## [EXERCISE BRIEF]
Repeat every record below exactly as it appears.
** begin EXERCISE INPUTS **
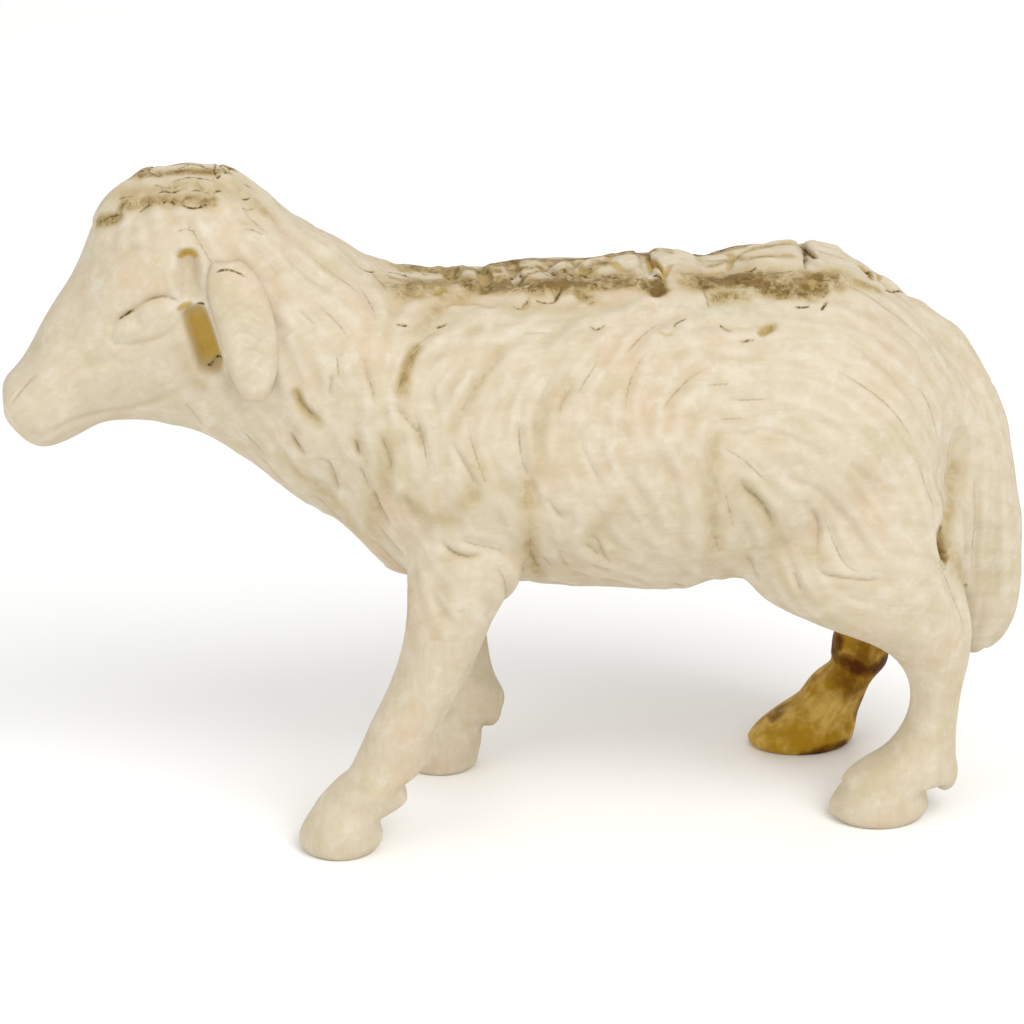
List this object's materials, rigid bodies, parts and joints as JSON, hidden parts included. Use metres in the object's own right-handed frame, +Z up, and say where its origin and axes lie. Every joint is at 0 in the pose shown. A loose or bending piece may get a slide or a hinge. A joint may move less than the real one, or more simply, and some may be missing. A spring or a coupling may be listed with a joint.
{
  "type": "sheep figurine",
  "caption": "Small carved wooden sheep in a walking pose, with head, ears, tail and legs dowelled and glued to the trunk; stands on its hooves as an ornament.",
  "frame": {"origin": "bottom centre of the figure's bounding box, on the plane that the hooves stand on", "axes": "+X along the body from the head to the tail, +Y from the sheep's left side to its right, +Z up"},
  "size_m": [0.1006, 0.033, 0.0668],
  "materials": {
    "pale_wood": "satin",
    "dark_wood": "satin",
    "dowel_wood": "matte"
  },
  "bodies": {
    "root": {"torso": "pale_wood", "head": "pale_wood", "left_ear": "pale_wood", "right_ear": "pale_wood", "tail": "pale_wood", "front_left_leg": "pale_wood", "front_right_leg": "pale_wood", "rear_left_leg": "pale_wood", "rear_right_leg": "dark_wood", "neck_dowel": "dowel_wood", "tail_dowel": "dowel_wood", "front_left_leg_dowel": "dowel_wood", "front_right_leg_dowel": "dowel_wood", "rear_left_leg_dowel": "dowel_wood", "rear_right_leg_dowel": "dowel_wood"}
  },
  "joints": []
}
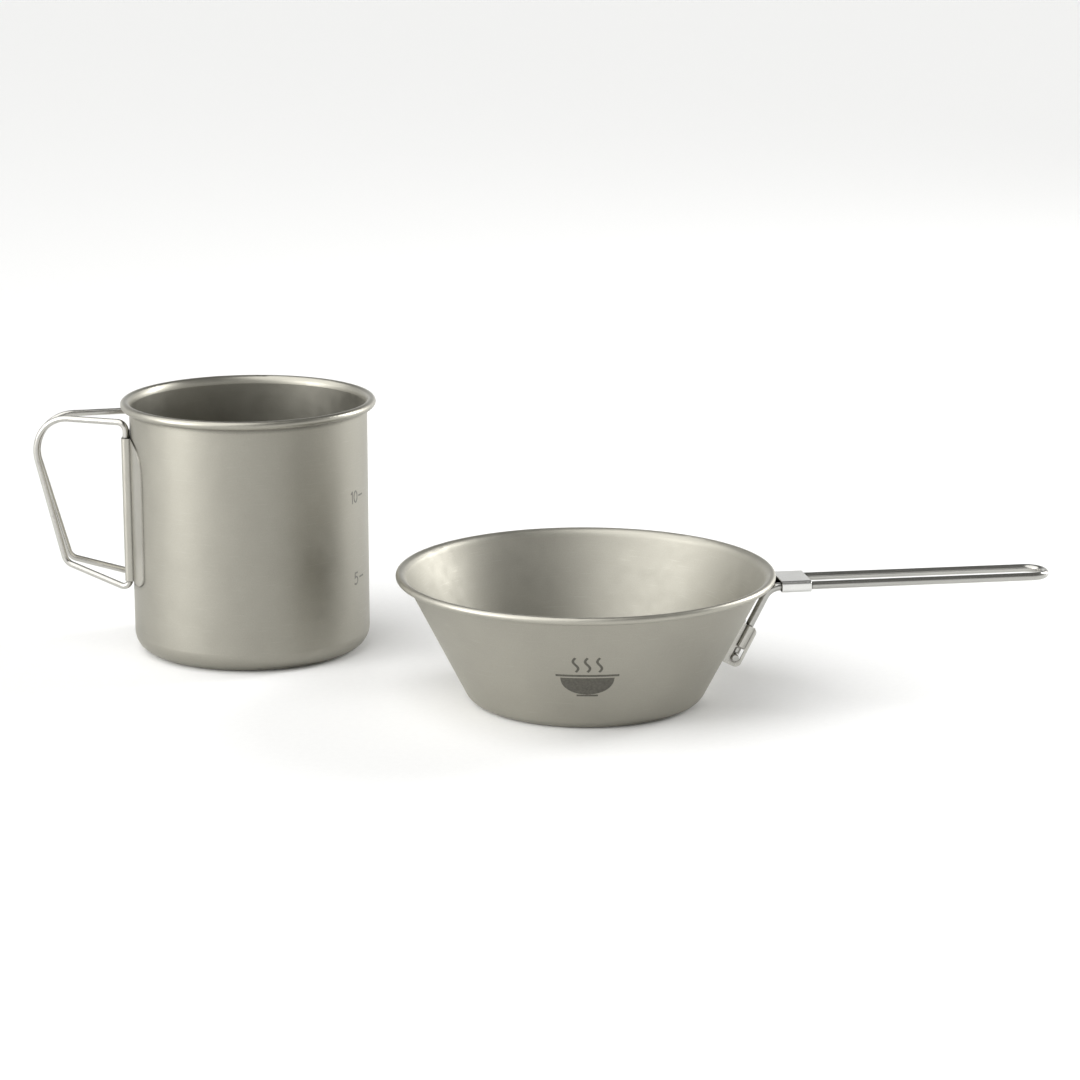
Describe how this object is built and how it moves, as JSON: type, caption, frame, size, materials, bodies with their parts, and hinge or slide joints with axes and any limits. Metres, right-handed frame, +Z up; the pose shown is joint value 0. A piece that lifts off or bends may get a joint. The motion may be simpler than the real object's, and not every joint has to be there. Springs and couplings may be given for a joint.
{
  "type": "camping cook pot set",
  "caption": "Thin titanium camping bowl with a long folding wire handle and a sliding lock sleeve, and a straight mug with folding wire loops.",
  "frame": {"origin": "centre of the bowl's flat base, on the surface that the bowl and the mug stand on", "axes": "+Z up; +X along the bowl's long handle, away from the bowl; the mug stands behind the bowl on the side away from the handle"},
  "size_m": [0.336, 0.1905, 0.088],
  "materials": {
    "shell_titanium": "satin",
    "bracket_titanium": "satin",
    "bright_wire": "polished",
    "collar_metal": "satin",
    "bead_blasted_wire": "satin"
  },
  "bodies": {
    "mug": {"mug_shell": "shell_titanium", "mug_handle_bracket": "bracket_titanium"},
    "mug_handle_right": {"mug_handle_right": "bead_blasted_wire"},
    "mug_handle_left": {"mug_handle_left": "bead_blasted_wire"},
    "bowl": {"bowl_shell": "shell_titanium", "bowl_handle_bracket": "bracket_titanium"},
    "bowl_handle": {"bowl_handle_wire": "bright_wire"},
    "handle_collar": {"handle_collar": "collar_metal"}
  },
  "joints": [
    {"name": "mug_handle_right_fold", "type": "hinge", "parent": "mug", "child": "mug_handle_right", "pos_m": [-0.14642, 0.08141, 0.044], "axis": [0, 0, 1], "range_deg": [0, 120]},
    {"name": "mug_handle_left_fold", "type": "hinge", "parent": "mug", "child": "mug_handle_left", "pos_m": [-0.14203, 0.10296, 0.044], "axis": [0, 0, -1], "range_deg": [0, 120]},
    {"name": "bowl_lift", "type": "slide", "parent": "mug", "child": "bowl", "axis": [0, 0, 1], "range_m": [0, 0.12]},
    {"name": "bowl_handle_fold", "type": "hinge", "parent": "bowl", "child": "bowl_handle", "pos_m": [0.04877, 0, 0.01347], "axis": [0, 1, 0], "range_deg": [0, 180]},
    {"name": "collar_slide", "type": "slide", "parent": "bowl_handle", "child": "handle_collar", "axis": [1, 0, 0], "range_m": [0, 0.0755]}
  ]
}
** end EXERCISE INPUTS **
## [RESPONSE BELOW]
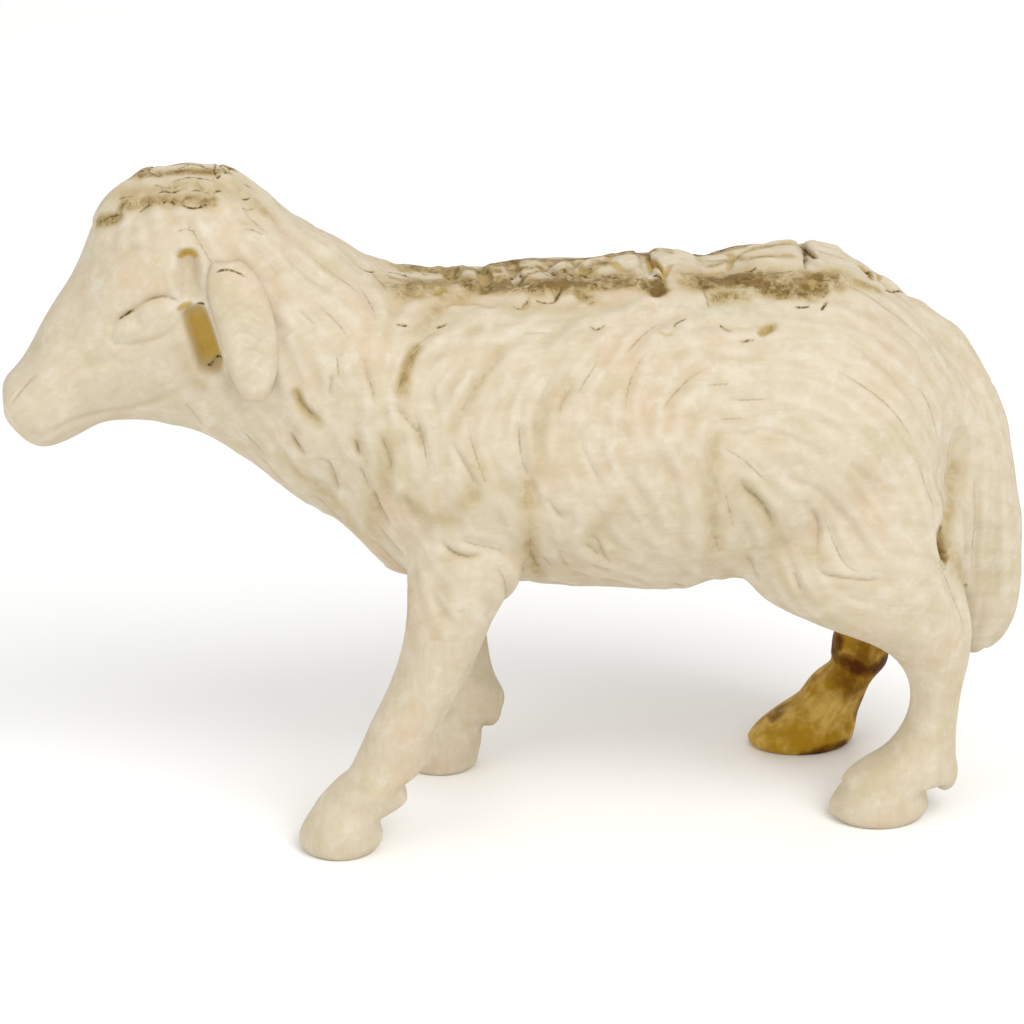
List this object's materials, rigid bodies, parts and joints as JSON, hidden parts included. Use metres in the object's own right-handed frame, +Z up, and say where its origin and axes lie. Every joint is at 0 in the pose shown. A loose or bending piece may get a slide or a hinge. A joint may move less than the real one, or more simply, and some may be missing. A spring or a coupling may be listed with a joint.
{
  "type": "sheep figurine",
  "caption": "Small carved wooden sheep in a walking pose, with head, ears, tail and legs dowelled and glued to the trunk; stands on its hooves as an ornament.",
  "frame": {"origin": "bottom centre of the figure's bounding box, on the plane that the hooves stand on", "axes": "+X along the body from the head to the tail, +Y from the sheep's left side to its right, +Z up"},
  "size_m": [0.1006, 0.033, 0.0668],
  "materials": {
    "pale_wood": "satin",
    "dark_wood": "satin",
    "dowel_wood": "matte"
  },
  "bodies": {
    "root": {"torso": "pale_wood", "head": "pale_wood", "left_ear": "pale_wood", "right_ear": "pale_wood", "tail": "pale_wood", "front_left_leg": "pale_wood", "front_right_leg": "pale_wood", "rear_left_leg": "pale_wood", "rear_right_leg": "dark_wood", "neck_dowel": "dowel_wood", "tail_dowel": "dowel_wood", "front_left_leg_dowel": "dowel_wood", "front_right_leg_dowel": "dowel_wood", "rear_left_leg_dowel": "dowel_wood", "rear_right_leg_dowel": "dowel_wood"}
  },
  "joints": []
}
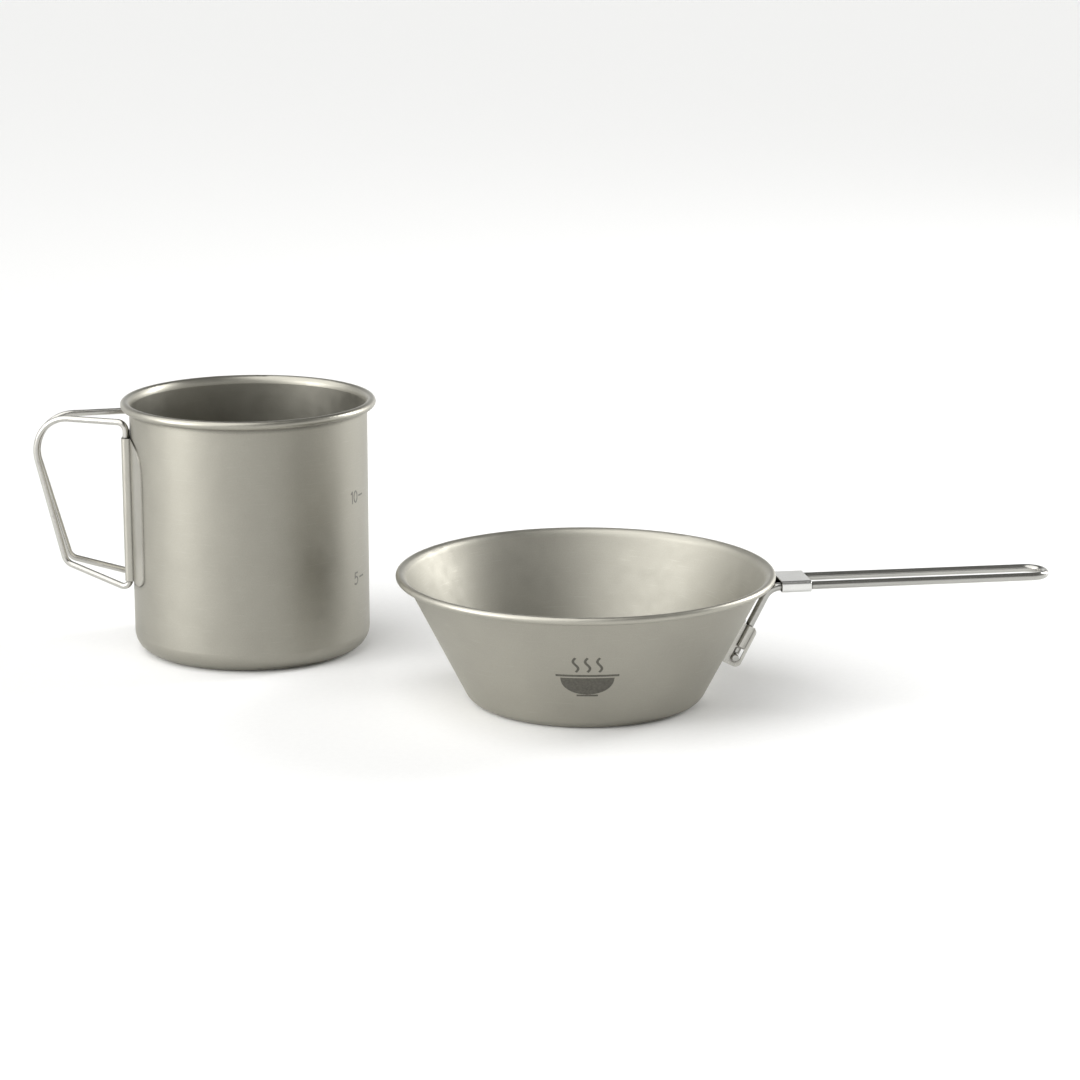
Describe how this object is built and how it moves, as JSON: type, caption, frame, size, materials, bodies with their parts, and hinge or slide joints with axes and any limits. Metres, right-handed frame, +Z up; the pose shown is joint value 0. A piece that lifts off or bends may get a joint. The motion may be simpler than the real object's, and not every joint has to be there. Springs and couplings may be given for a joint.
{
  "type": "camping cook pot set",
  "caption": "Thin titanium camping bowl with a long folding wire handle and a sliding lock sleeve, and a straight mug with folding wire loops.",
  "frame": {"origin": "centre of the bowl's flat base, on the surface that the bowl and the mug stand on", "axes": "+Z up; +X along the bowl's long handle, away from the bowl; the mug stands behind the bowl on the side away from the handle"},
  "size_m": [0.336, 0.1905, 0.088],
  "materials": {
    "shell_titanium": "satin",
    "bracket_titanium": "satin",
    "bright_wire": "polished",
    "collar_metal": "satin",
    "bead_blasted_wire": "satin"
  },
  "bodies": {
    "mug": {"mug_shell": "shell_titanium", "mug_handle_bracket": "bracket_titanium"},
    "mug_handle_right": {"mug_handle_right": "bead_blasted_wire"},
    "mug_handle_left": {"mug_handle_left": "bead_blasted_wire"},
    "bowl": {"bowl_shell": "shell_titanium", "bowl_handle_bracket": "bracket_titanium"},
    "bowl_handle": {"bowl_handle_wire": "bright_wire"},
    "handle_collar": {"handle_collar": "collar_metal"}
  },
  "joints": [
    {"name": "mug_handle_right_fold", "type": "hinge", "parent": "mug", "child": "mug_handle_right", "pos_m": [-0.14642, 0.08141, 0.044], "axis": [0, 0, 1], "range_deg": [0, 120]},
    {"name": "mug_handle_left_fold", "type": "hinge", "parent": "mug", "child": "mug_handle_left", "pos_m": [-0.14203, 0.10296, 0.044], "axis": [0, 0, -1], "range_deg": [0, 120]},
    {"name": "bowl_lift", "type": "slide", "parent": "mug", "child": "bowl", "axis": [0, 0, 1], "range_m": [0, 0.12]},
    {"name": "bowl_handle_fold", "type": "hinge", "parent": "bowl", "child": "bowl_handle", "pos_m": [0.04877, 0, 0.01347], "axis": [0, 1, 0], "range_deg": [0, 180]},
    {"name": "collar_slide", "type": "slide", "parent": "bowl_handle", "child": "handle_collar", "axis": [1, 0, 0], "range_m": [0, 0.0755]}
  ]
}